Nach langer Zeit des Übens gelang es ihm schließlich einmal, sich unbekümmert in die Atmung fallen zu lassen. Er atmete nicht mehr, er wurde geatmet. Es geschah mit ihm. Die Frustration dies auch im Bogenschießen zu erreichen trieb ihn aber fast zu Verzweiflung. Seine Zeit in Japan neigte sich dem Ende zu, es gab keinen Fortschritt. Irgendwann berührte es ihn nicht mehr, es war ihm einfach egal, ob er es lernte oder nicht. Alles war ihm gleichgültig, sein Herz hing an nichts mehr. Wochen vergingen, ohne dass er auch nur einen Schritt weitergekommen wäre. Plötzlich, eines Tages, nach einem Schuss verbeugte sich der Meister: "Soeben hat Es geschossen." Das sei aber kein Lob, nur eine Feststellung und er solle weiterüben, als ob nichts geschehen wäre.

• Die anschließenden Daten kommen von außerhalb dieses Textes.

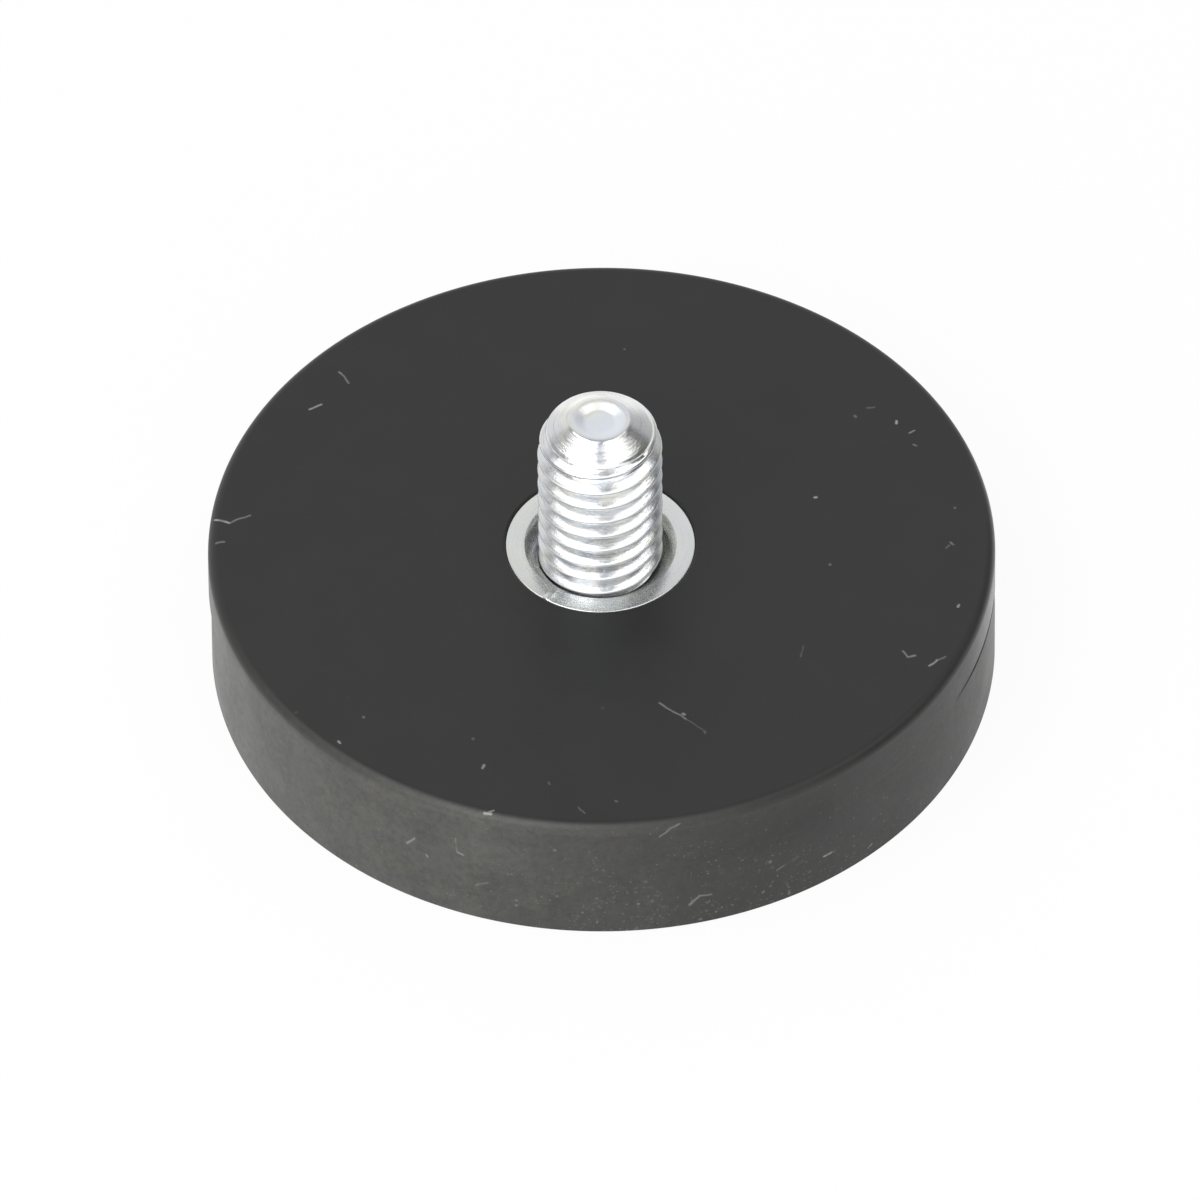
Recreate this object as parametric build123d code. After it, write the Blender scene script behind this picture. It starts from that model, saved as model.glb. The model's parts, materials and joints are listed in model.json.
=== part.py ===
from build123d import *
import os
from math import pi, radians, sin, sqrt, tan

# Rubber-coated pot magnet with a male threaded stud.
#
# A moulded rubber jacket holds a steel back plate, a ring of disc magnets under it and
# a flanged bush that stands through it. A headless stud is screwed into the bush.
#
# All sizes are in millimetres. The magnet face lies in z = 0 with its centre at the
# origin, and the stud points along +Z.

# Thread of the stud, M5 x 0.8
thread_diameter = 5.0
thread_pitch = 0.8
crest_allowance = 0.05       # how far the crests stay inside the nominal radius

# Stud: its crests are modelled as a cylinder where it stands out of the bush, and its
# engaged length as a cylinder of the pitch diameter
stud_projection = 7.0        # from the seat face to the tip

# Tip of the stud: the last turn of thread has not filled out, then come a cone, a flat
# land and a shallow dish
first_turn_draw = 0.25       # how much the last turn falls short of the crest radius
tip_cone_width = 1.0
tip_cone_height = 0.65
tip_land = 0.2
dish_slope_width = 0.4
dish_depth = 0.2

# Threaded bush, whose flange holds it under the back plate
countersink_width = 0.55     # from the thread's crest out to the countersink's edge
countersink_angle = 90.0     # full angle of the cone
bush_land = 0.75             # flat ring that shows around the countersink
bush_recess = 0.05           # how far that ring lies below the seat face
flange_width = 0.75          # how far the flange stands out from the bush's body
flange_thickness = 1.2
bush_floor = 1.0             # closed end of the bush, which the stud runs up against

# Disc magnets, in a ring under the back plate
magnet_count = 6
magnet_diameter = 8.0
magnet_thickness = 2.5
magnet_gap = 1.25            # least gap between neighbouring magnets
flange_gap = 0.5             # least gap between a magnet and the bush's flange

# Steel back plate
plate_thickness = 1.5
plate_margin = 0.75          # how far the plate reaches past the magnets

# Rubber jacket
side_wall = 1.5              # rubber around the back plate
face_skin = 0.7              # rubber under the magnets
seat_skin = 1.3              # rubber over the back plate
top_edge_radius = 0.4

# Mould: its two halves meet at the parting line and are a little out of line
parting_depth = 2.0          # parting line below the seat face
mould_shift = 0.09           # how far the lower half sits along +X
parting_draw = 0.06          # how much the lower half draws in up to the parting line
draw_height = 1.6            # height of side wall over which it draws in

# Diameters that follow
crest_diameter = thread_diameter - 2 * crest_allowance
pitch_diameter = thread_diameter - 3 * sqrt(3) / 8 * thread_pitch
cone_diameter = crest_diameter - 2 * first_turn_draw
tip_diameter = cone_diameter - 2 * tip_cone_width
dish_diameter = tip_diameter - 2 * tip_land
dish_floor_diameter = dish_diameter - 2 * dish_slope_width
countersink_diameter = crest_diameter + 2 * countersink_width
bush_diameter = countersink_diameter + 2 * bush_land
flange_diameter = bush_diameter + 2 * flange_width
circle_for_neighbours = (magnet_diameter + magnet_gap) / sin(pi / magnet_count)
circle_for_flange = flange_diameter + 2 * flange_gap + magnet_diameter
magnet_circle_diameter = max(circle_for_neighbours, circle_for_flange)
plate_diameter = magnet_circle_diameter + magnet_diameter + 2 * plate_margin
jacket_diameter = plate_diameter + 2 * side_wall

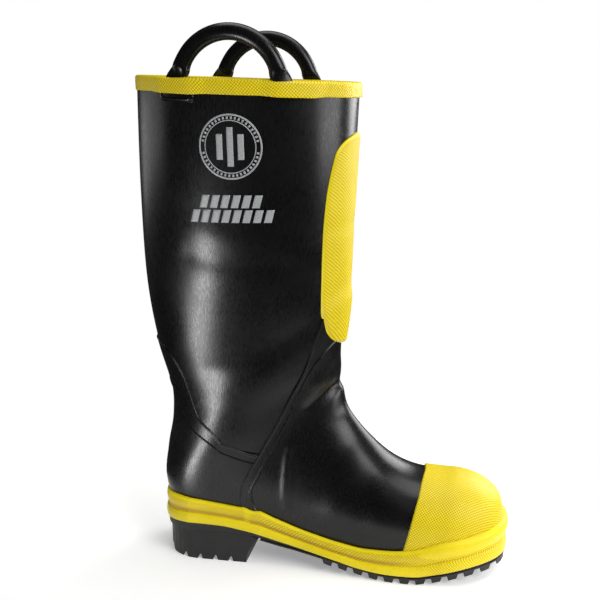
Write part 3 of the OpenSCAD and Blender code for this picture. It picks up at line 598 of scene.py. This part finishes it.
def sole_plan(d):
    """Half superellipses for heel and toe joined by the sides and moved out by d mm, from the heel round."""
    a, b = np.radians(np.arange(0, 82, 9.0)), np.radians(np.arange(0, 91, 9.0))
    r = (np.cos(a) ** HEEL_SQUARE + np.sin(a) ** HEEL_SQUARE) ** (-1 / HEEL_SQUARE)
    half = np.concatenate([
        np.stack([HEEL_MID - (HEEL_A + d) * r * np.cos(a), (HEEL_B + d) * r * np.sin(a)], 1),
        SIDE_PLAN + [0, d],
        np.stack([240 + 53.5 * np.sin(b) + (d + 0.5) * np.sin(b), (45.8 + d) * np.cos(b).clip(0) ** 0.85], 1)])
    lean = np.interp(half[:, 0], SHIFT[:, 0], SHIFT[:, 1])
    outer = np.stack([half[:, 0], lean - half[:, 1]], 1)
    inner = np.stack([half[:, 0], lean + half[:, 1]], 1)
    return np.concatenate([outer, inner[-2:0:-1]])


def round_path(knots, per):
    """A closed Catmull-Rom curve, with per points to each knot."""
    t = np.tile(np.arange(per) / per, len(knots))[:, None]
    i = np.repeat(np.arange(len(knots)), per)
    return spline(*(knots[(i + k) % len(knots)] for k in (-1, 0, 1, 2)), t)


def level(line, x):
    """Height at x, averaged over 12 mm so that the line has no corners."""
    return np.mean([np.interp(x + k, line[:, 0], line[:, 1]) for k in np.linspace(-6, 6, 9)], axis=0)


plan_line = round_path(sole_plan(0), 8)
plan_out = round_path(sole_plan(1), 8) - plan_line
round_x = plan_line[:, 0]
tread_z = level(TREAD, round_x)
wave = (0.9 * np.exp(-((round_x - JOINT_X + 4) / 3.2) ** 2)
        - 0.9 * np.exp(-((round_x - JOINT_X - 4) / 3) ** 2)
        + 0.7 * np.exp(-((round_x - JOINT_X - 11) / 3.5) ** 2))
top_z = level(TOP_EDGE, round_x) + wave
toe = smooth(208, 245, round_x)
BEAD_SHARE = 0.4
RISE = np.array([[-10, 7], [35, 7], [60, 5.5], [75, 4], [95, 3.5], [122, 2.2], [150, 1.2], [175, 0.2],
                 [195, 1], [215, 1.7], [240, 1.6], [264, 2.2], [280, 2.4], [305, 2]])
low_z = tread_z + level(RISE, round_x)
bead_z = low_z + BEAD_SHARE * (top_z - low_z)


def foxing(knots, z0, z1, per=6, bulge=0.0, steps=slice(None)):
    """Rows of the outline whose knots are [out in mm, share of the height, extra height in mm]."""
    shape = round_path(np.array(knots, float), per)
    points = np.empty((len(round_x[steps]), len(shape), 3))
    out = shape[:, 0] + bulge
    points[..., :2] = plan_line[steps][:, None] + plan_out[steps][:, None] * out[..., None]
    points[..., 2] = z0[steps, None] + (z1 - z0)[steps, None] * shape[:, 1] + shape[:, 2]
    return points, shape


joint = np.exp(-((round_x - JOINT_X) / 1.3) ** 2)[:, None]
BAND = [[-1.5, 0.1, 0], [0.5, 0, -0.6], [2.6, 0, -0.5], [3.0, 0.07, 0], [3.05, 0.17, 0], [3.5, 0.33, 0],
        [4.0, 0.52, 0], [4.05, 0.7, 0], [3.75, 0.84, 0], [3.1, 0.94, 0], [2.1, 1.0, 0], [1.0, 1.0, 0.1],
        [-0.6, 0.96, 0], [-1.5, 0.7, 0]]
shape = round_path(np.array(BAND, float), 6)
band_bulge = joint * 0.75 * smooth(0.02, 0.3, shape[:, 1]) + toe[:, None] * 0.5 * np.sin(
    np.pi * np.clip(shape[:, 1], 0, 1)) * (shape[:, 0] > 1)
points, shape = foxing(BAND, bead_z, top_z, bulge=band_bulge)
band = Shell()
# Painted shade: a darker amber band along the groove above the bead, away from the toe, given as negative point
# numbers.
groove_shade_share = np.exp(-((shape[:, 1] - 0.2) / 0.16) ** 2) * (1 - smooth(195, 235, round_x[:, None]))
band.ring(points, worn=np.clip(smooth(0.78, 0.92, shape[:, 1]) + joint - 0.95 * groove_shade_share, -1, 1))
band.piece("foxing_upper_band", yellow_rubber, "boot", ["foxing_band"])

BEAD = [[-1.5, 0.3, 0], [0.5, 0, 0.05], [3.5, 0, 0.05], [4.3, 0, 0.3], [4.75, 0.1, 0.4], [4.9, 0.35, 0.2],
        [4.75, 0.65, 0], [4.2, 0.88, 0], [3.4, 1.0, 0], [1.5, 1.0, 0.2], [-1.5, 0.8, 0]]
points, shape = foxing(BEAD, low_z, bead_z)
band = Shell()
band.ring(points, worn=np.clip(1 - toe[:, None] * 0.9 + 0 * shape[:, 1], 0, 1))
band.piece("foxing_lower_bead", yellow_rubber, "boot", ["foxing_bead"])

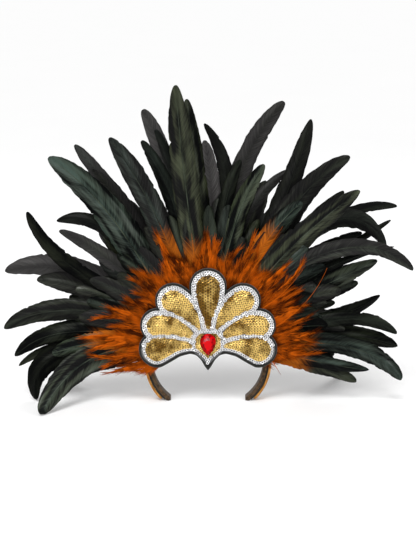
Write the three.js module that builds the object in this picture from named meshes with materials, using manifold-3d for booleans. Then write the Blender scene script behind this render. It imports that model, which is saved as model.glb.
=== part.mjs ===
// Feathered headdress: a curved headband that carries a sequined fan plaque,
// a pear stone, a short orange hackle row and four rows of long coque feathers.
// Millimetres. X to the wearer's left as seen from the front, Y to the back, Z up.
import * as THREE from 'three';
import { mergeVertices } from 'three/addons/utils/BufferGeometryUtils.js';
import Module from 'manifold-3d';

const wasm = await Module();
wasm.setup();

// Headband, seen from the front as an open loop
const bandHalfWidth = 71;
const bandCrownHeight = 55;
const bandLegHeight = 44;
const bandLegRadius = 60;
const bandDepth = 15;
const shellThick = 2.2;
const coreThick = 1.6;
const liningThick = 4.6;
const shellLift = 0.8;
const toeFlat = 0.7;
const toeSides = 14;
const crownFacets = 21;
const legFacets = 7;

// Fan plaque
const hubHeight = 69.3;
const plaqueReach = 87;
const boardThick = 3;
const padThick = 1.3;
const petalDome = 3;
const borderWide = 4.6;
const rimWide = 2.4;
const dividerWide = 4.8;
const petalNeck = 1.8;
const fieldHalfWidth = 14;
const fieldTop = 13;
const fieldPoint = 15.5;

// Pear stone
const stoneWide = 17;
const stoneTall = 25;
const stoneThick = 6;
const stoneSides = 12;

// Feathers
const fanReach = 290;
const vaneWide = 22;
const vaneThick = 1.4;
const vaneCup = 2.4;
const layerSpread = 0.03;
const tapeThick = 1.6;
const tapeInner = 30;
const tapeOuter = 46;
const quillStart = 40;
const hackleWide = 17;
const hackleLean = 0.12;
const hackleTapeOuter = 58;
const feltOuter = 66;
const tapeEnd = 12;
const gap = 0.3;
const bandClearance = 4;

// Worked-out places; the depths run from the plaque's front to the headband's back
const boardFront = -boardThick;
const padBack = boardFront - gap;
const padFront = padBack - padThick;
const hackleFront = gap;
const frontRow = hackleFront + tapeThick + gap;
const rowPitch = tapeThick + gap;
const bandFront = frontRow + 4 * rowPitch;
const legCentre = bandHalfWidth - bandLegRadius;
const toeRadius = (coreThick + gap + liningThick) / 2;
const toeInset = shellThick + gap + toeRadius;
const fanStart = Math.hypot(bandHalfWidth, hubHeight - bandLegHeight) + bandClearance;

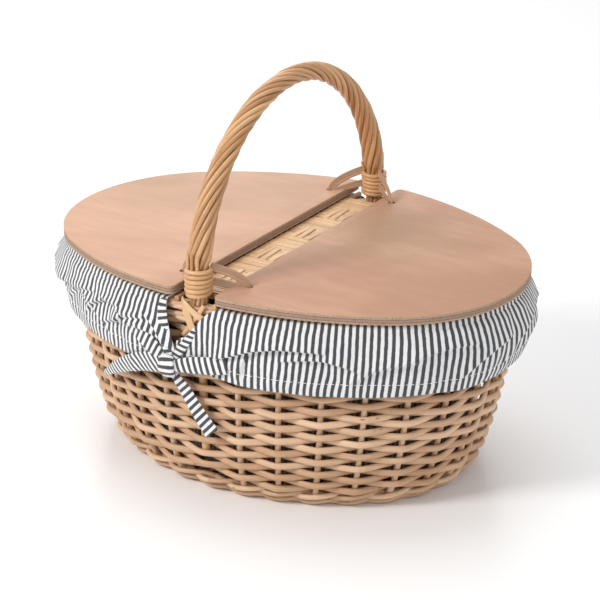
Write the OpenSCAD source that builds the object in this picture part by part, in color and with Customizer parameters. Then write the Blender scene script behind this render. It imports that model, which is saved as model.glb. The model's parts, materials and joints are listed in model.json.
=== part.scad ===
// Oval wicker picnic basket: woven wall, hoop handle, two hinged lids and a cloth liner.
// Millimetres. X runs along the basket, Y across it and Z up.
// The origin is on the floor, under the middle of the basket. The front is at -Y.

/* [Lids] */
// Length of the two closed lids together, tip to tip
lid_length = 480; // [400:1:580]
// Width of the lids
lid_width = 340; // [283:1:408]
// Thickness of a lid board
lid_t = 8; // [5:0.5:12]
// Gap between the straight edges of the lids
lid_gap = 44.4; // [37:0.1:54]
// Corner radius at the ends of a straight edge
lid_corner_r = 6; // [3:0.5:12]
// Diameter of a strap hole
strap_hole_d = 7; // [5:0.5:9]
// Distance from a straight edge to its strap holes
strap_hole_in = 14; // [11:0.5:20]
// Distance of the strap holes in from the sides of the lids
strap_hole_side = 40; // [33:1:60]

/* [Wall] */
// Height of the top of the woven border
rim_h = 198; // [160:1:240]
// How far a lid tip reaches past the middle of the wall
lid_reach_x = 15; // [12:0.5:20]
// How far a lid side reaches past the middle of the wall
lid_reach_y = 13; // [10.5:0.1:18]
// How much the wall leans in at each end, from the border to the floor
flare_x = 38; // [20:1:50]
// How much the wall leans in at each side, from the border to the floor
flare_y = 14; // [8:1:30]
// How far the wall swells at half height
wall_bulge = 7; // [0:0.2:10]
// Height of the rounded corner between wall and floor
corner_h = 40; // [24:1:50]
// How far that corner cuts in at the floor
corner_in = 18; // [12:0.1:30]
// Radius of an end of the oval as a share of its half width
end_share = 0.82; // [0.72:0.01:0.88]

/* [Weave] */
// Diameter of an upright stake
stake_d = 5.6; // [4:0.1:6.8]
// Diameter of a weaver
weaver_d = 6; // [4:0.2:7.2]
// Gap between one row of weaving and the next
row_gap = 0.8; // [0.6:0.1:3]
// Bays between stakes on the right half, one more than on the left
bays_right = 15; // [11:1:17]
// Height of the woven border
border_h = 10.7; // [8:0.1:14]
// Width of the woven border
border_w = 17.4; // [14:0.1:21]

/* [Base] */
// Height of the foot hoop
foot_h = 10; // [8:0.1:14]
// Width of the foot hoop
foot_w = 14; // [11:0.1:18]
// Diameter of a base stick
base_stick_d = 6; // [4:0.1:7.2]
// Spacing of the base sticks
base_stick_pitch = 32; // [24:1:40]
// Thickness of the woven floor
floor_t = 6; // [4:0.1:8]

/* [Handle] */
// Straight height of the handle's legs above the border, below the arch
handle_straight = 9.3; // [6:0.1:60]
// Diameter of the bow inside the handle
bow_d = 8; // [6:0.1:9.6]
// Diameter of the roped handle at its top
grip_d = 17.5; // [14.5:0.1:21]
// Diameter of the roped handle above a collar
root_d = 22.5; // [18.5:0.1:27]
// Diameter of the roped handle inside a collar
neck_d = 16; // [13:0.1:20]
// Diameter of the rod wound into a collar
collar_rod_d = 5.1; // [4:0.1:6.2]
// Turns of rod in a collar
collar_turns = 6; // [4:1:7]

/* [Bridge] */
// How far the bridge reaches under each lid's straight edge
bridge_lap = 1.85; // [1.5:0.05:5]
// Diameter of a bridge rod
bridge_rod_d = 4.6; // [3.8:0.1:6]
// Thickness of the cane wrapped round the bridge
cane_t = 1; // [0.6:0.1:1.6]

/* [Cloth] */
// Thickness allowed for the liner cloth
cloth_t = 1.6; // [1:0.1:2.5]
// Thickness allowed for the folded skirt outside the wall
skirt_t = 2.8; // [2:0.1:5]
// Depth of the skirt below the border's top
skirt_drop = 67; // [50:1:90]
// Width of a tie
tie_w = 18; // [12:1:24]
// Thickness of a tie
tie_t = 1.4; // [1:0.1:2]

/* [Hidden] */
$fn = 48;

// Clearance between pieces that are pressed together on the real basket
touch = 0.25;
// Clearance between soft pieces and their neighbours
soft_gap = 0.3;
// Clearance under a closed lid
lid_clear = 0.5;

// Half axes of the wall's middle line at the border and, without its corner, at the floor
rim_a = lid_length / 2 - lid_reach_x;
rim_b = lid_width / 2 - lid_reach_y;
foot_a = rim_a - flare_x;
foot_b = rim_b - flare_y;
bays_left = bays_right - 1;
uprights = bays_right + bays_left;
bow_r = bow_d / 2;
border_z = rim_h - border_h;
floor_z = foot_h - 2;
floor_top = floor_z + floor_t;
row_pitch = weaver_d + row_gap;
weave_gap = touch + 0.2;
weave_reach = max(stake_d, bow_d) / 2 + weaver_d + weave_gap;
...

Das Buch ist hier noch nicht zu Ende, es dringt noch weiter in den Zen, jetzt kommt z. B. noch das selbstlose Zielen auf eine Scheibe. Ich selbst habe durch die Lektüre einiges über den Zen erfahren, ob ich ihn verstanden habe, wage ich zu bezweifeln. Dennoch kamen mir beim Lesen immer wieder Parallelen zum Fotografieren in den Sinn, nicht nur das Atemanhalten, das ich schon im vorhergehenden Beitrag angesprochen habe. Hier kommt ja auch die Achtsamkeit ins Spiel, die auch dem Atem in ihren Mittelpunkt stellt. Wie oft habe ich beim Erlernen und Üben der Achtsamkeit gehört.: "Es atmet dich" und wie lange habe ich gebraucht, um das einmal zu erleben. Auch die Beherrschung des Bogens, das Spannen, das Zielen und das Loslassen haben viel mit der Fotografie gemeinsam. Ins Schwarze zu treffen, das ideale Bild aufzunehmen - wie schwierig oder sogar fast unmöglich ist das doch. Das immerwährende Bemühen, das nicht Aufgeben und frustriert die Kamera beiseite legen, weil an einem Tag oder sogar über Wochen und Monate nur belanglose Bilder entstanden sind. - welche ernsthafte Fotografin, welcher ernsthafte Fotograf kennt das nicht. Nicht aufgeben, immer wieder üben, die eigene Kamera sehr genau kennen, vielleicht kann uns das der Zen lehren.